VII. Critical Appraisal
Strength Of The Ruling
The judgment fills a genuine lacuna. Prior to this decision, developers, planners, and even Forest Departments operated without clarity on which date governed deemed-forest determinations. Fixing the Master Plan notification date provides a workable, objective anchor that promotes certainty without sacrificing environmental accountability.
The distinction drawn in Para 46 — between a Master Plan that is silent on forest cover (where the post-Plan growth does not count) and one that records forest/tree cover (where deemed-forest status may still attach) — is a nuanced and balanced formulation. It ensures that the ruling cannot be exploited to bulldoze land that was already recognised as forested at the time of planning.
Potential Concerns
Critics may argue that the judgment reduces the ecological protection available to naturally regenerating land. Where barren land is deliberately enclosed (as railway boundary walls do) and nature takes its course over 15-20 years, the ecological value may be substantial even if the origin was agricultural. The Court’s answer — that invasive-species-dominated vegetation is not a ‘natural forest ecosystem’ — partially addresses this, but leaves open the case of genuinely biodiverse post-Plan regeneration.
The ruling’s practical impact on the RLDA project will depend on how expeditiously the forest-clearance proceedings in the three identified patches (totalling ~50 ha with nearly 19,000 trees) proceed. The undertaking given by RLDA and the Ministry of Railways will need to be monitored, perhaps through a fresh contempt mechanism or interlocutory compliance reporting.
From a procedural perspective, the Court’s acceptance of locus standi of advocate-appellants who were not parties before the NGT — even while dismissing the appeal on merits — signals continued judicial openness to public-interest environmental litigation, provided the challenge is grounded in cogent legal and factual arguments.
VIII. Conclusion
Naveen Solanki v. RLDA is a landmark contribution to India’s environmental jurisprudence at the intersection of urban planning law and forest conservation law. By anchoring the ‘deemed forest’ inquiry to the date of the Master Plan rather than the date of project execution, the Supreme Court has resolved a long-standing ambiguity that had made infrastructure development hostage to the vicissitudes of post-Plan vegetation growth.
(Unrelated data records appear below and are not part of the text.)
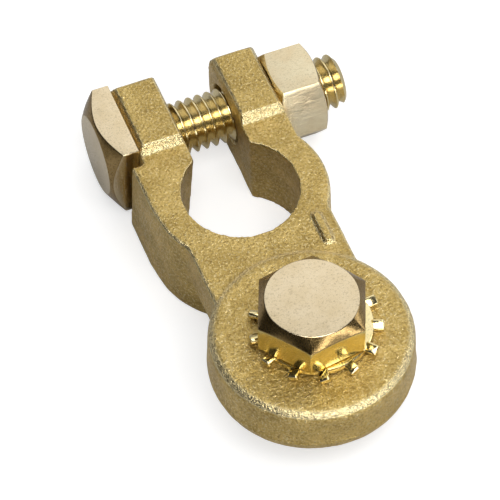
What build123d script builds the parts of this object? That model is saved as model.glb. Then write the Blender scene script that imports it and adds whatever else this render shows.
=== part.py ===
from build123d import *
import os
from math import atan2, ceil, cos, degrees, radians, sin, sqrt, tan

os.makedirs("parts", exist_ok=True)

# Battery-post ground clamp in cast brass, with its pinch bolt and nut, and its cable bolt and
# toothed lock washer. Millimetres. The origin is on the axis of the post bore, on the face that
# the ring stands on. +X runs along the pinch bolt towards its nut, -Y towards the cable pad.

# Ring round the post
ring_height = 13.5
bore_top_radius = 8.2
bore_taper = 1 / 9                    # on the diameter, the taper of a battery post
bore_bottom_radius = bore_top_radius + ring_height * bore_taper / 2
ring_top_radius = 12.45
ring_bottom_radius = 12.85

# Ears that the pinch bolt draws together
ear_height = 14.85
ear_front = 10.4                      # foot of the sloping riser from the ring's top face
riser_run = 0.86
ear_end = 24.0                        # furthest point of the bulged end
ear_end_radius = 13.75                # side-view radius of that end
ear_root = 4.0                        # buried start of the ears, inside the ring
ear_outer = 10.9                      # bearing faces for the bolt head and the nut
slot_top_half = 4.15
slot_bottom_left = 5.15
slot_bottom_right = 4.7
ear_top_outer = 10.2                  # the ears' sides slope in above the ring, outside
ear_top_inner = 4.6                   # and along the slot
riser_foot_radius = 0.7
edge_radius = 0.5                     # cast edges

# Shoulder that stops the square head from turning
shoulder_outer = 13.1
shoulder_end = 9.5
shoulder_blend = 6                    # degrees below -X where its flank leaves the ring

# Neck and cable pad
neck_half_width = 10.4
neck_thickness = 7.0
neck_blend = 4.0
pad_y = -26.2
pad_top = ring_height + 0.5
pad_bottom = 5.7
pad_radius = 14.2                     # at the parting line
pad_top_radius = 14.0
pad_parting = pad_bottom + 1.8
pad_draw_in = 0.3                     # how much the foot is narrower than the parting line
pad_rim = 1.5
pad_foot = 1.2

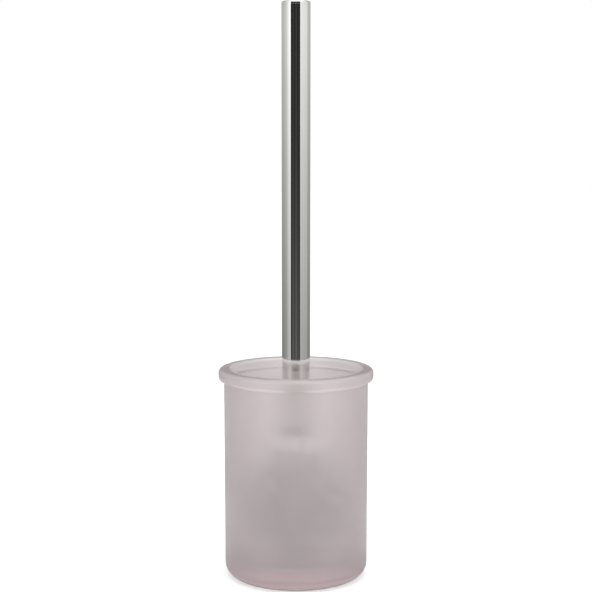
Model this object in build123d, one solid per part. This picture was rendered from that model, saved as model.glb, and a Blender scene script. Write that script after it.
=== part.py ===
from build123d import *
from collections import namedtuple
from math import cos, radians, sin, sqrt
import os

# Free-standing toilet brush set, in millimetres: a frosted glass tumbler and the brush that stands in it.
# The origin is the centre of the tumbler's base, +Z is up and the brush stands on the same axis.

# Tumbler
cup_height = 142.0
lip_radius = 52.2
lip_height = 8.0
lip_rounding = 2.7
lip_underside_rounding = 2.6
lip_root_rounding = 1.0
mouth_rounding = 2.2
body_top_radius = 48.5
body_base_radius = 48.2
base_rounding = 9.0
inner_radius = 44.0
inner_base_rounding = 9.0
floor_thickness = 11.0

# Handle
overall_height = 385.0
tube_radius = 9.5
tube_wall = 1.0
tube_bottom = 102.0
cap_thickness = 2.0
cap_rounding = 1.2
cap_spigot_length = 12.0
plug_collar = 2.0
plug_length = 24.0
stud_radius = 5.0
stud_chamfer = 0.8
stud_engagement = 12.0
stud_in_plug = 14.0
washer_thickness = 2.0
washer_bore_radius = 5.3

# Brush head
core_radius = 14.0
core_neck_radius = 9.5
core_neck_height = 5.0
core_shoulder_rounding = 4.0
core_end_height = 32.0
socket_clearance = 0.05
socket_extra_depth = 1.0
head_radius = 37.0
head_bottom = 11.4
head_top = 94.0

# Tufts: each row is its height on the core's axis, the slope of its tufts and how many it has
straight_rows = [
    (76.5, 30.0, 12),
    (70.5, 18.0, 12),
    (64.0, 7.0, 12),
    (56.0, 0.0, 12),
    (47.5, -7.0, 12),
    (40.5, -18.0, 12),
]
end_row_slope = -46.0
end_row_count = 8
tuft_root_radius = 1.9
tuft_tip_radius = 3.9
tuft_hole_depth = 5.0
tuft_hole_clearance = 0.05
anchor_length = 3.4
anchor_width = 1.2
anchor_height = 0.5

# Heights that follow from the driving dimensions
collar_bottom = tube_bottom - plug_collar
core_top = collar_bottom - washer_thickness
head_centre = (head_top + head_bottom) / 2
head_half_height = (head_top - head_bottom) / 2
tube_top = overall_height - cap_thickness
tube_bore_radius = tube_radius - tube_wall
tuft_hole_radius = tuft_root_radius + tuft_hole_clearance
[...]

At the same time, the judgment is not a carte blanche for developers. The requirement that all statutory permissions be obtained for patches formally identified as deemed forest, the insistence on compensatory afforestation with indigenous species, and the ecological direction to restore native biodiversity over invasive monocultures — these directives ensure that the ruling is environmentally responsible even as it is development-friendly.
For advocates, the ruling provides a powerful weapon when defending infrastructure projects against deemed-forest challenges — and a clear roadmap for what must be demonstrated when such challenges are advanced. Historical land records, Master Plan documentation, satellite imagery from the period of plan formulation, and forest-department certifications will henceforth be the central exhibits in every deemed-forest dispute involving Master Plan land.